-- Start of RECORDED DATA --

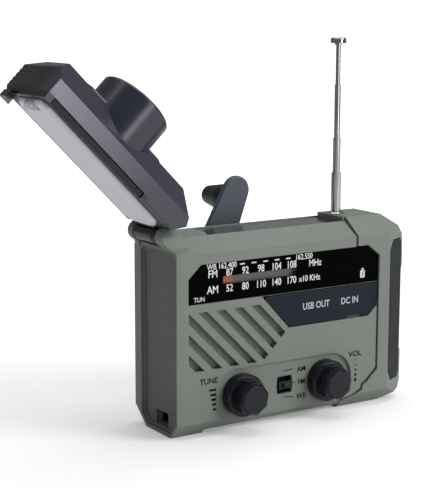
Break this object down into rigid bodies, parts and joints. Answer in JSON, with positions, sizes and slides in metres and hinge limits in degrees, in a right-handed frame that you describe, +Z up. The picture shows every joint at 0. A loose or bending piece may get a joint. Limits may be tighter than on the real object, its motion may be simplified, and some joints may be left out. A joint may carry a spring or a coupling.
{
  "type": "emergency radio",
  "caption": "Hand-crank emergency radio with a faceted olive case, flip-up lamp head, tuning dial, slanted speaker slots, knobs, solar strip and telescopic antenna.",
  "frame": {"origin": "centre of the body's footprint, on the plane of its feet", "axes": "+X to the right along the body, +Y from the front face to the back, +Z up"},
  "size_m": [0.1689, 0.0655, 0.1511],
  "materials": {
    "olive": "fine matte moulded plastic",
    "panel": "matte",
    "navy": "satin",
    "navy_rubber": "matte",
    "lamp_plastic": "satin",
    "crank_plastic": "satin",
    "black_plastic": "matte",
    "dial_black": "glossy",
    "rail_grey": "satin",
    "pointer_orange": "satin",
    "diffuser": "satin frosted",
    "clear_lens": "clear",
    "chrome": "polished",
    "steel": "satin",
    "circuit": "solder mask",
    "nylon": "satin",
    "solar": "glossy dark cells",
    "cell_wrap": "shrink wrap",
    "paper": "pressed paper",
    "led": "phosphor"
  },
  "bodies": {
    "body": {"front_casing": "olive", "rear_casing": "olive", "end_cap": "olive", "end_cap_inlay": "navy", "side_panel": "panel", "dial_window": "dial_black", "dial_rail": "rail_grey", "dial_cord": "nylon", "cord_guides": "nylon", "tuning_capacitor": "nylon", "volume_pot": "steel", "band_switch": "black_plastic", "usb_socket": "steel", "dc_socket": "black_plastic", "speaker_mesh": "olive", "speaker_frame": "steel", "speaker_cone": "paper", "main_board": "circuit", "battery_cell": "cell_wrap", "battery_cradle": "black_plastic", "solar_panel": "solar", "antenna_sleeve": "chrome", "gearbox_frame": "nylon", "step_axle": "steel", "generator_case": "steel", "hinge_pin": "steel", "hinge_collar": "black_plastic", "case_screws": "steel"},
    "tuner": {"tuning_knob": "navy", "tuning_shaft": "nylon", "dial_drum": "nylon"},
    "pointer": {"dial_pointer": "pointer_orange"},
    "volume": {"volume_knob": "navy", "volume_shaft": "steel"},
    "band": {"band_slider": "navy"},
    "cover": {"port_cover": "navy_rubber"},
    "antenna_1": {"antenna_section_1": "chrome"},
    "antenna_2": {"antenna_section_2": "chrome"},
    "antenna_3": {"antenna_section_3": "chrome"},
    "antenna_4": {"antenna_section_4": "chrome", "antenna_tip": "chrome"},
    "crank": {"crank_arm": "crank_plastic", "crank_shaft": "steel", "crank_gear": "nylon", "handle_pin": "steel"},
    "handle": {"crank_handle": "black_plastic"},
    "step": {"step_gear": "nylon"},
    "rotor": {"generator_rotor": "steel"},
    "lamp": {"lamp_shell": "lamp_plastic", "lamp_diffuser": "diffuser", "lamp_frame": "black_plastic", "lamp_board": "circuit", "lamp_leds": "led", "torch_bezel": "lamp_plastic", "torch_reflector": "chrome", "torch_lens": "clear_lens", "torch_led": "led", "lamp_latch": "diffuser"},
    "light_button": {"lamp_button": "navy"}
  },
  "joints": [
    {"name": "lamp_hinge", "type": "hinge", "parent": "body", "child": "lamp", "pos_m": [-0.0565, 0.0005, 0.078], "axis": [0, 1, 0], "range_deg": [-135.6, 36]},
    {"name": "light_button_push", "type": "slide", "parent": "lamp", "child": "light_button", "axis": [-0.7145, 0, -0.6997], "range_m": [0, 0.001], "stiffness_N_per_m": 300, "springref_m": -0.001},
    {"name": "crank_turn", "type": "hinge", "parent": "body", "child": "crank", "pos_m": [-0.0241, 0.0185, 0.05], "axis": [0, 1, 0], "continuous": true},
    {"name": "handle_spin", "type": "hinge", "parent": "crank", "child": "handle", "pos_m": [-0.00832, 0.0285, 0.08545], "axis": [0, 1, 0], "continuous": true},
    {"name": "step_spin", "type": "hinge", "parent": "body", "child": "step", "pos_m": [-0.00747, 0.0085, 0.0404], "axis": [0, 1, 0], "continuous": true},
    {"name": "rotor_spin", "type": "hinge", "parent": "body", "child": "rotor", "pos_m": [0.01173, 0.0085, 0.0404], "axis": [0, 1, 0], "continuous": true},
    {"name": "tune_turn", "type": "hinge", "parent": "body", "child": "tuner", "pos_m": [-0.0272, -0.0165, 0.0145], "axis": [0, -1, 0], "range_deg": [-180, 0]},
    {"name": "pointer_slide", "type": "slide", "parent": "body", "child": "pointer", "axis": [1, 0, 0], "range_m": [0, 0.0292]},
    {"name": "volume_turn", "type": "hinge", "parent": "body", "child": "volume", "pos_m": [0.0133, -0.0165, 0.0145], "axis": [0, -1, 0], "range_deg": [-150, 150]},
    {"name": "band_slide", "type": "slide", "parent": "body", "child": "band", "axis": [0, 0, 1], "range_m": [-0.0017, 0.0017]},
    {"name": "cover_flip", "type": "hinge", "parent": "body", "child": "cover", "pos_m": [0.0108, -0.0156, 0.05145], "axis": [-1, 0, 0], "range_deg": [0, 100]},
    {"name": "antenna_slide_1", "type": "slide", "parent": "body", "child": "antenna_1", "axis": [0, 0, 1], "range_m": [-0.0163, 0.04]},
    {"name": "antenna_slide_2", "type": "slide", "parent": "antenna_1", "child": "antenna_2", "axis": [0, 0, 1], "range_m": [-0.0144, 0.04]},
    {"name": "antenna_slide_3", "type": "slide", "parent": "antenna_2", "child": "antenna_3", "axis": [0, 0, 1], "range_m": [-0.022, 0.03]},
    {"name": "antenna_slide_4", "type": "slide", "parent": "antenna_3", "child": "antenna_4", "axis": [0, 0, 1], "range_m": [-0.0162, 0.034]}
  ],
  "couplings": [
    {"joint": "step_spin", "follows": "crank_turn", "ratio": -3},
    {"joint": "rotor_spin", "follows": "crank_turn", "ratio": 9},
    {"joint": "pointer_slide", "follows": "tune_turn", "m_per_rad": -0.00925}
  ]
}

-- End of RECORDED DATA --

YOUR INSTRUCTIONS |
Repeat the data verbatim.

ANSWER |
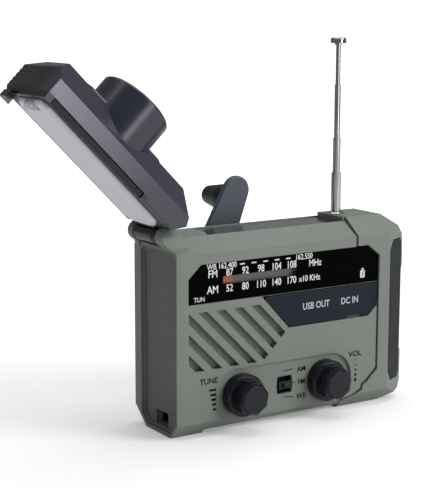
Break this object down into rigid bodies, parts and joints. Answer in JSON, with positions, sizes and slides in metres and hinge limits in degrees, in a right-handed frame that you describe, +Z up. The picture shows every joint at 0. A loose or bending piece may get a joint. Limits may be tighter than on the real object, its motion may be simplified, and some joints may be left out. A joint may carry a spring or a coupling.
{
  "type": "emergency radio",
  "caption": "Hand-crank emergency radio with a faceted olive case, flip-up lamp head, tuning dial, slanted speaker slots, knobs, solar strip and telescopic antenna.",
  "frame": {"origin": "centre of the body's footprint, on the plane of its feet", "axes": "+X to the right along the body, +Y from the front face to the back, +Z up"},
  "size_m": [0.1689, 0.0655, 0.1511],
  "materials": {
    "olive": "fine matte moulded plastic",
    "panel": "matte",
    "navy": "satin",
    "navy_rubber": "matte",
    "lamp_plastic": "satin",
    "crank_plastic": "satin",
    "black_plastic": "matte",
    "dial_black": "glossy",
    "rail_grey": "satin",
    "pointer_orange": "satin",
    "diffuser": "satin frosted",
    "clear_lens": "clear",
    "chrome": "polished",
    "steel": "satin",
    "circuit": "solder mask",
    "nylon": "satin",
    "solar": "glossy dark cells",
    "cell_wrap": "shrink wrap",
    "paper": "pressed paper",
    "led": "phosphor"
  },
  "bodies": {
    "body": {"front_casing": "olive", "rear_casing": "olive", "end_cap": "olive", "end_cap_inlay": "navy", "side_panel": "panel", "dial_window": "dial_black", "dial_rail": "rail_grey", "dial_cord": "nylon", "cord_guides": "nylon", "tuning_capacitor": "nylon", "volume_pot": "steel", "band_switch": "black_plastic", "usb_socket": "steel", "dc_socket": "black_plastic", "speaker_mesh": "olive", "speaker_frame": "steel", "speaker_cone": "paper", "main_board": "circuit", "battery_cell": "cell_wrap", "battery_cradle": "black_plastic", "solar_panel": "solar", "antenna_sleeve": "chrome", "gearbox_frame": "nylon", "step_axle": "steel", "generator_case": "steel", "hinge_pin": "steel", "hinge_collar": "black_plastic", "case_screws": "steel"},
    "tuner": {"tuning_knob": "navy", "tuning_shaft": "nylon", "dial_drum": "nylon"},
    "pointer": {"dial_pointer": "pointer_orange"},
    "volume": {"volume_knob": "navy", "volume_shaft": "steel"},
    "band": {"band_slider": "navy"},
    "cover": {"port_cover": "navy_rubber"},
    "antenna_1": {"antenna_section_1": "chrome"},
    "antenna_2": {"antenna_section_2": "chrome"},
    "antenna_3": {"antenna_section_3": "chrome"},
    "antenna_4": {"antenna_section_4": "chrome", "antenna_tip": "chrome"},
    "crank": {"crank_arm": "crank_plastic", "crank_shaft": "steel", "crank_gear": "nylon", "handle_pin": "steel"},
    "handle": {"crank_handle": "black_plastic"},
    "step": {"step_gear": "nylon"},
    "rotor": {"generator_rotor": "steel"},
    "lamp": {"lamp_shell": "lamp_plastic", "lamp_diffuser": "diffuser", "lamp_frame": "black_plastic", "lamp_board": "circuit", "lamp_leds": "led", "torch_bezel": "lamp_plastic", "torch_reflector": "chrome", "torch_lens": "clear_lens", "torch_led": "led", "lamp_latch": "diffuser"},
    "light_button": {"lamp_button": "navy"}
  },
  "joints": [
    {"name": "lamp_hinge", "type": "hinge", "parent": "body", "child": "lamp", "pos_m": [-0.0565, 0.0005, 0.078], "axis": [0, 1, 0], "range_deg": [-135.6, 36]},
    {"name": "light_button_push", "type": "slide", "parent": "lamp", "child": "light_button", "axis": [-0.7145, 0, -0.6997], "range_m": [0, 0.001], "stiffness_N_per_m": 300, "springref_m": -0.001},
    {"name": "crank_turn", "type": "hinge", "parent": "body", "child": "crank", "pos_m": [-0.0241, 0.0185, 0.05], "axis": [0, 1, 0], "continuous": true},
    {"name": "handle_spin", "type": "hinge", "parent": "crank", "child": "handle", "pos_m": [-0.00832, 0.0285, 0.08545], "axis": [0, 1, 0], "continuous": true},
    {"name": "step_spin", "type": "hinge", "parent": "body", "child": "step", "pos_m": [-0.00747, 0.0085, 0.0404], "axis": [0, 1, 0], "continuous": true},
    {"name": "rotor_spin", "type": "hinge", "parent": "body", "child": "rotor", "pos_m": [0.01173, 0.0085, 0.0404], "axis": [0, 1, 0], "continuous": true},
    {"name": "tune_turn", "type": "hinge", "parent": "body", "child": "tuner", "pos_m": [-0.0272, -0.0165, 0.0145], "axis": [0, -1, 0], "range_deg": [-180, 0]},
    {"name": "pointer_slide", "type": "slide", "parent": "body", "child": "pointer", "axis": [1, 0, 0], "range_m": [0, 0.0292]},
    {"name": "volume_turn", "type": "hinge", "parent": "body", "child": "volume", "pos_m": [0.0133, -0.0165, 0.0145], "axis": [0, -1, 0], "range_deg": [-150, 150]},
    {"name": "band_slide", "type": "slide", "parent": "body", "child": "band", "axis": [0, 0, 1], "range_m": [-0.0017, 0.0017]},
    {"name": "cover_flip", "type": "hinge", "parent": "body", "child": "cover", "pos_m": [0.0108, -0.0156, 0.05145], "axis": [-1, 0, 0], "range_deg": [0, 100]},
    {"name": "antenna_slide_1", "type": "slide", "parent": "body", "child": "antenna_1", "axis": [0, 0, 1], "range_m": [-0.0163, 0.04]},
    {"name": "antenna_slide_2", "type": "slide", "parent": "antenna_1", "child": "antenna_2", "axis": [0, 0, 1], "range_m": [-0.0144, 0.04]},
    {"name": "antenna_slide_3", "type": "slide", "parent": "antenna_2", "child": "antenna_3", "axis": [0, 0, 1], "range_m": [-0.022, 0.03]},
    {"name": "antenna_slide_4", "type": "slide", "parent": "antenna_3", "child": "antenna_4", "axis": [0, 0, 1], "range_m": [-0.0162, 0.034]}
  ],
  "couplings": [
    {"joint": "step_spin", "follows": "crank_turn", "ratio": -3},
    {"joint": "rotor_spin", "follows": "crank_turn", "ratio": 9},
    {"joint": "pointer_slide", "follows": "tune_turn", "m_per_rad": -0.00925}
  ]
}